> STORED DATA
start

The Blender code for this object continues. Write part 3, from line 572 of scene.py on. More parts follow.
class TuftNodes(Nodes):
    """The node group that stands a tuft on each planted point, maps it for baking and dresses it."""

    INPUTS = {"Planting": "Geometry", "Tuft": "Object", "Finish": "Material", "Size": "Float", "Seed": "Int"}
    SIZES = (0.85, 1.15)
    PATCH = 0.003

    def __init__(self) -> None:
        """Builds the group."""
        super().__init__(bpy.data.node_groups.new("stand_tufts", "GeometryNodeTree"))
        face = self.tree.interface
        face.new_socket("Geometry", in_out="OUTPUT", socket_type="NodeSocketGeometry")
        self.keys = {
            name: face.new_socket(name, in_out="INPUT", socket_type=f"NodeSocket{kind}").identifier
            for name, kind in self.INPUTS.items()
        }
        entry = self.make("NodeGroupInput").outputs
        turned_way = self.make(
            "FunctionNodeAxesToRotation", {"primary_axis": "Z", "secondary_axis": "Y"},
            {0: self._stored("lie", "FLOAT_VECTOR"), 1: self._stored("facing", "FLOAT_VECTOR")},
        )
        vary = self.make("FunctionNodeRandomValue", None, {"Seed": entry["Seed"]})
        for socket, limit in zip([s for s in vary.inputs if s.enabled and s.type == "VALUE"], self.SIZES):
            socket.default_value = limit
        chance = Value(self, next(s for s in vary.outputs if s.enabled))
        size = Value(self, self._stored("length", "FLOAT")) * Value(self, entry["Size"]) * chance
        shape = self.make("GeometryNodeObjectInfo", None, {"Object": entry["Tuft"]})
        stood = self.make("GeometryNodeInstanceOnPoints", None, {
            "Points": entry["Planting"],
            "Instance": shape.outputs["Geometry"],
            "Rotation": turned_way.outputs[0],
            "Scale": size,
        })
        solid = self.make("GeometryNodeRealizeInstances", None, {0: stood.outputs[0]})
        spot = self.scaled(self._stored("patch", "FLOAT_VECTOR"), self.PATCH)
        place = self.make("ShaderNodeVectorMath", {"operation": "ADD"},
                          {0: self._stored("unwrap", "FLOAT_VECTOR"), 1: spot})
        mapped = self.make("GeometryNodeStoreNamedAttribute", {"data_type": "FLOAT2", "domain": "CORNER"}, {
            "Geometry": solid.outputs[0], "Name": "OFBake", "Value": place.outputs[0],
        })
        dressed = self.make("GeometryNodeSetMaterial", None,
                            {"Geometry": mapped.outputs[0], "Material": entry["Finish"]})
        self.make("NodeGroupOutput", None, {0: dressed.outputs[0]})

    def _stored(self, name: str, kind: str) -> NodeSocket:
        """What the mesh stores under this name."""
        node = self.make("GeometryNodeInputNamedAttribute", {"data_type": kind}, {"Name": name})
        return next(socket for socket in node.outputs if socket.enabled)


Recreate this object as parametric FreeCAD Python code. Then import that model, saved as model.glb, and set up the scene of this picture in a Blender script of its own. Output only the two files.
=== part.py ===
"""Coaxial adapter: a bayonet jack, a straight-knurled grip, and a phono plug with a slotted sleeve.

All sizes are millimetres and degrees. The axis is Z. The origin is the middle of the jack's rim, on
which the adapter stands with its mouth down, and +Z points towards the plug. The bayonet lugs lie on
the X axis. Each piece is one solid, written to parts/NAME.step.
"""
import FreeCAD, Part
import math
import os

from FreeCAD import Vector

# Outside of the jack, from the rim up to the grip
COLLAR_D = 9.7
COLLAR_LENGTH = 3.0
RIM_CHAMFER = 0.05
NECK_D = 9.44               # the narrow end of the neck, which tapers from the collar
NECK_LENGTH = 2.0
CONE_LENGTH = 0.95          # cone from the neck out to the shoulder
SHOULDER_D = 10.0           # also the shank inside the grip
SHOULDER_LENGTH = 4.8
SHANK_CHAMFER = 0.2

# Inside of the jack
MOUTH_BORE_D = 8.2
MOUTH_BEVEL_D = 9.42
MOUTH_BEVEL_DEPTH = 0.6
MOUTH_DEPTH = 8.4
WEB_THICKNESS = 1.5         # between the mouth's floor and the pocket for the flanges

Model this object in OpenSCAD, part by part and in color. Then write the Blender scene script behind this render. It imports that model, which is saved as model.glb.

end

> OBJECTIVE
Write down all the entries again without a single difference.

> TASK RESULT
The Blender code for this object continues. Write part 3, from line 572 of scene.py on. More parts follow.
class TuftNodes(Nodes):
    """The node group that stands a tuft on each planted point, maps it for baking and dresses it."""

    INPUTS = {"Planting": "Geometry", "Tuft": "Object", "Finish": "Material", "Size": "Float", "Seed": "Int"}
    SIZES = (0.85, 1.15)
    PATCH = 0.003

    def __init__(self) -> None:
        """Builds the group."""
        super().__init__(bpy.data.node_groups.new("stand_tufts", "GeometryNodeTree"))
        face = self.tree.interface
        face.new_socket("Geometry", in_out="OUTPUT", socket_type="NodeSocketGeometry")
        self.keys = {
            name: face.new_socket(name, in_out="INPUT", socket_type=f"NodeSocket{kind}").identifier
            for name, kind in self.INPUTS.items()
        }
        entry = self.make("NodeGroupInput").outputs
        turned_way = self.make(
            "FunctionNodeAxesToRotation", {"primary_axis": "Z", "secondary_axis": "Y"},
            {0: self._stored("lie", "FLOAT_VECTOR"), 1: self._stored("facing", "FLOAT_VECTOR")},
        )
        vary = self.make("FunctionNodeRandomValue", None, {"Seed": entry["Seed"]})
        for socket, limit in zip([s for s in vary.inputs if s.enabled and s.type == "VALUE"], self.SIZES):
            socket.default_value = limit
        chance = Value(self, next(s for s in vary.outputs if s.enabled))
        size = Value(self, self._stored("length", "FLOAT")) * Value(self, entry["Size"]) * chance
        shape = self.make("GeometryNodeObjectInfo", None, {"Object": entry["Tuft"]})
        stood = self.make("GeometryNodeInstanceOnPoints", None, {
            "Points": entry["Planting"],
            "Instance": shape.outputs["Geometry"],
            "Rotation": turned_way.outputs[0],
            "Scale": size,
        })
        solid = self.make("GeometryNodeRealizeInstances", None, {0: stood.outputs[0]})
        spot = self.scaled(self._stored("patch", "FLOAT_VECTOR"), self.PATCH)
        place = self.make("ShaderNodeVectorMath", {"operation": "ADD"},
                          {0: self._stored("unwrap", "FLOAT_VECTOR"), 1: spot})
        mapped = self.make("GeometryNodeStoreNamedAttribute", {"data_type": "FLOAT2", "domain": "CORNER"}, {
            "Geometry": solid.outputs[0], "Name": "OFBake", "Value": place.outputs[0],
        })
        dressed = self.make("GeometryNodeSetMaterial", None,
                            {"Geometry": mapped.outputs[0], "Material": entry["Finish"]})
        self.make("NodeGroupOutput", None, {0: dressed.outputs[0]})

    def _stored(self, name: str, kind: str) -> NodeSocket:
        """What the mesh stores under this name."""
        node = self.make("GeometryNodeInputNamedAttribute", {"data_type": kind}, {"Name": name})
        return next(socket for socket in node.outputs if socket.enabled)


Recreate this object as parametric FreeCAD Python code. Then import that model, saved as model.glb, and set up the scene of this picture in a Blender script of its own. Output only the two files.
=== part.py ===
"""Coaxial adapter: a bayonet jack, a straight-knurled grip, and a phono plug with a slotted sleeve.

All sizes are millimetres and degrees. The axis is Z. The origin is the middle of the jack's rim, on
which the adapter stands with its mouth down, and +Z points towards the plug. The bayonet lugs lie on
the X axis. Each piece is one solid, written to parts/NAME.step.
"""
import FreeCAD, Part
import math
import os

from FreeCAD import Vector

# Outside of the jack, from the rim up to the grip
COLLAR_D = 9.7
COLLAR_LENGTH = 3.0
RIM_CHAMFER = 0.05
NECK_D = 9.44               # the narrow end of the neck, which tapers from the collar
NECK_LENGTH = 2.0
CONE_LENGTH = 0.95          # cone from the neck out to the shoulder
SHOULDER_D = 10.0           # also the shank inside the grip
SHOULDER_LENGTH = 4.8
SHANK_CHAMFER = 0.2

# Inside of the jack
MOUTH_BORE_D = 8.2
MOUTH_BEVEL_D = 9.42
MOUTH_BEVEL_DEPTH = 0.6
MOUTH_DEPTH = 8.4
WEB_THICKNESS = 1.5         # between the mouth's floor and the pocket for the flanges

Model this object in OpenSCAD, part by part and in color. Then write the Blender scene script behind this render. It imports that model, which is saved as model.glb.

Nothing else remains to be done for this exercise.